Although these standards seem to be undeveloped and a little obscure, they have the potential to improve students’ performance and teachers’ ability to be a leader. In this aspect, the standards do fit my philosophy; after all, schools exist to teach and develop, and teachers are the leaders that can encourage this development. Nevertheless, I would approach new assessment models with little optimism. Instead of focusing on the content of the curricula (already changed by informational texts), teachers will have to pay much of their attention to assessment forms and models to ensure that students are capable of completing these new tests. Studying for the sake of good performance and statistics is usually inefficient and unreasonable; moreover, it does not bring much joy to students as well.
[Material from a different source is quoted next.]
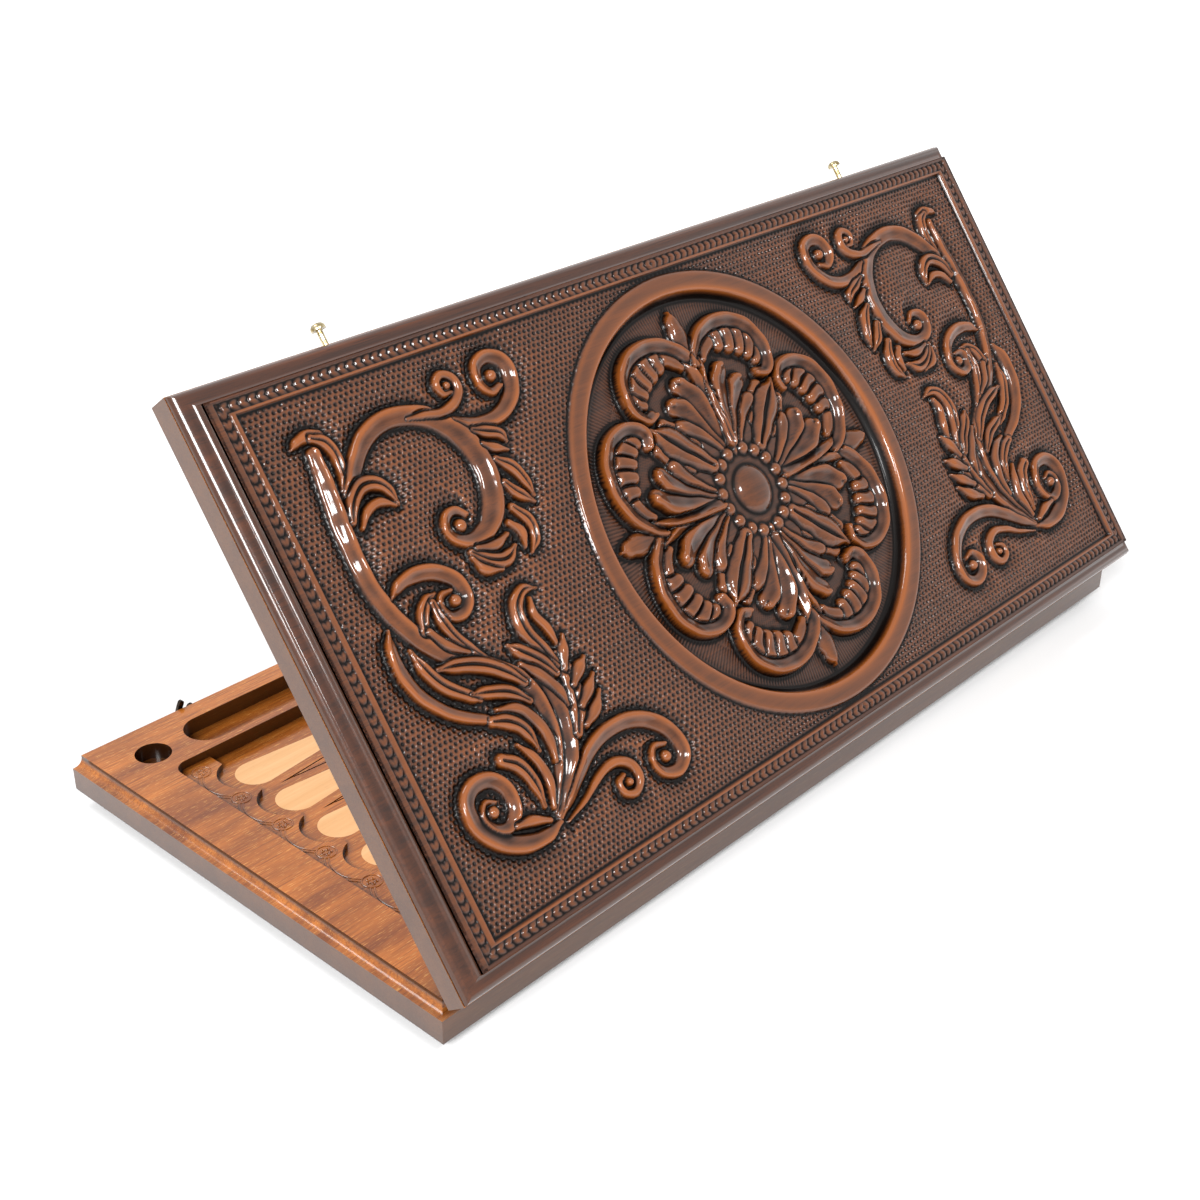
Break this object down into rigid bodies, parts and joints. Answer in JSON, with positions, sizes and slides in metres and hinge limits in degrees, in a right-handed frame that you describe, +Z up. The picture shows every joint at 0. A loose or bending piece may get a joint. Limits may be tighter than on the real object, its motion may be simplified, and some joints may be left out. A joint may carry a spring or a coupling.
{
  "type": "backgammon board",
  "caption": "Folding carved wooden backgammon board with two hinged halves, inlaid points, checker slots, dice wells, swing hooks and catch pins.",
  "frame": {"origin": "centre of the lower half's flat underside, at table level", "axes": "+X along the hinge line, +Y from the hinge towards the far edge with the hooks, +Z up"},
  "size_m": [0.58, 0.3057, 0.2725],
  "materials": {
    "tray_wood": "glossy lacquer over golden brown stain",
    "panel_wood": "glossy lacquer over dark walnut stain",
    "point_inlay": "satin lacquer over pale beech",
    "hinge_brass": "satin",
    "pin_brass": "polished",
    "hook_metal": "dark antiqued"
  },
  "bodies": {
    "lower_half": {"lower_tray": "tray_wood", "lower_base_panel": "panel_wood", "lower_light_points": "point_inlay", "hinge_lower_leaf_left": "hinge_brass", "hinge_pin_left": "hinge_brass", "hinge_lower_screws_left": "hinge_brass", "hook_washer_left": "hook_metal", "hook_screw_left": "hook_metal", "hinge_lower_leaf_right": "hinge_brass", "hinge_pin_right": "hinge_brass", "hinge_lower_screws_right": "hinge_brass", "hook_washer_right": "hook_metal", "hook_screw_right": "hook_metal"},
    "lid": {"lid_tray": "tray_wood", "lid_carved_panel": "panel_wood", "lid_light_points": "point_inlay", "hinge_lid_leaf_left": "hinge_brass", "hinge_lid_screws_left": "hinge_brass", "catch_pin_left": "pin_brass", "hinge_lid_leaf_right": "hinge_brass", "hinge_lid_screws_right": "hinge_brass", "catch_pin_right": "pin_brass"},
    "hook_left_body": {"hook_left": "hook_metal"},
    "hook_right_body": {"hook_right": "hook_metal"}
  },
  "joints": [
    {"name": "lid_hinge", "type": "hinge", "parent": "lower_half", "child": "lid", "pos_m": [0, -0.142, 0.028], "axis": [1, 0, 0], "range_deg": [-53.1, 126.9]},
    {"name": "hook_left_pivot", "type": "hinge", "parent": "lower_half", "child": "hook_left_body", "pos_m": [-0.198, 0.144, 0.018], "axis": [0, 1, 0], "range_deg": [0, 90]},
    {"name": "hook_right_pivot", "type": "hinge", "parent": "lower_half", "child": "hook_right_body", "pos_m": [0.198, 0.144, 0.018], "axis": [0, 1, 0], "range_deg": [0, 90]}
  ]
}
The standards, although approved by many, still seem to be too vague to follow; the assessment models present a danger to specialized knowledge that will be ignored by schools because preparations for tests will require time and effort. Thus, although at its core the standards aimed to improve the learning process at schools, they have created additional problems that are not easy to overcome.
Applebee, A. N. (2013). Common Core State Standards: The promise and the peril in a national palimpsest. English Journal, 103(1), p. 25-33.
Common Core State Standards. (2010). English language arts & literacy in history/social studies, science, and technical subjects. Web.
Newkirk, T. (2012). How we really comprehend nonfiction. Educational Leadership, 69(6), 29-32.
Roskos, K., & Neuman, S. B. (2013). Common Core, commonplaces, and community in teaching reading. The Reading Teacher, 66(6), 469-473.
Shanahan, T. (2013). You want me to read what?! Educational Leadership, 71(3), 10-15.